Start in the most boring environment possible — a quiet room in your home with no distractions. Choose a recall word that you will use exclusively for this command. Avoid “come,” which most owners have already poisoned by using it in negative contexts like bath time or crate time. Instead, pick a unique word or a whistle pattern that your dog has no prior associations with.

The Name Game

Say your recall word in an upbeat tone. The instant your dog looks at you, mark with “yes” and deliver an extremely high-value treat — real chicken, cheese, or freeze-dried liver. Repeat this 10 times per session, twice daily, for a full week. You are building an automatic response: the dog hears the word and immediately orients toward you because that word has never meant anything except something wonderful is about to happen.

Adding Short Distances

Once your dog whips their head around at the sound of your recall word, add a few feet of distance. Call your dog from across the room. When they come to you, throw a small party — multiple treats delivered one at a time, enthusiastic praise, a brief play session. The payoff for recall should always be disproportionately generous compared to other commands. You want your dog to believe that coming to you is the best decision they can make.

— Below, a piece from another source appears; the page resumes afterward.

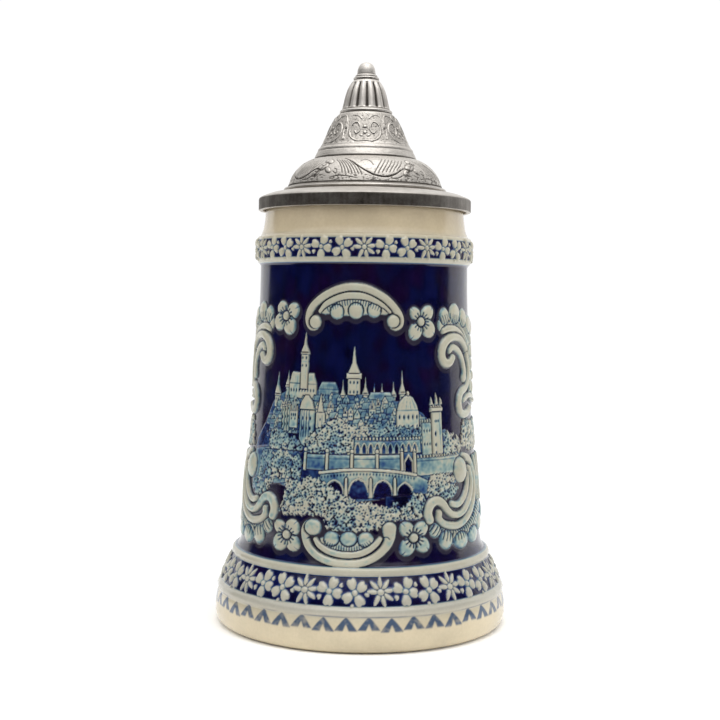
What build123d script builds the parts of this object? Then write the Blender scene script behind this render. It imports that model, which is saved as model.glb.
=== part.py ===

Graduating to Outdoor Environments

Move training to your backyard on a long line — a 15 to 30 foot lightweight leash that gives your dog room to explore while preventing them from self-rewarding by ignoring you and running off. Practice recall when your dog is mildly distracted — sniffing grass, watching a bird. If they do not respond on the first call, gently guide them toward you with the long line, reward when they arrive, and make a mental note that this distraction level is still too challenging for off-leash reliability.

The Distraction Ladder

Create a hierarchy of distractions from least to most challenging for your specific dog. A typical ladder might look like this: empty backyard, backyard with family members present, quiet park at a distance from other dogs, park with dogs visible 50 feet away, park with dogs visible 20 feet away. Only advance to the next level when your dog responds correctly 9 out of 10 times at the current level. Rushing this progression is the most common reason recall training fails.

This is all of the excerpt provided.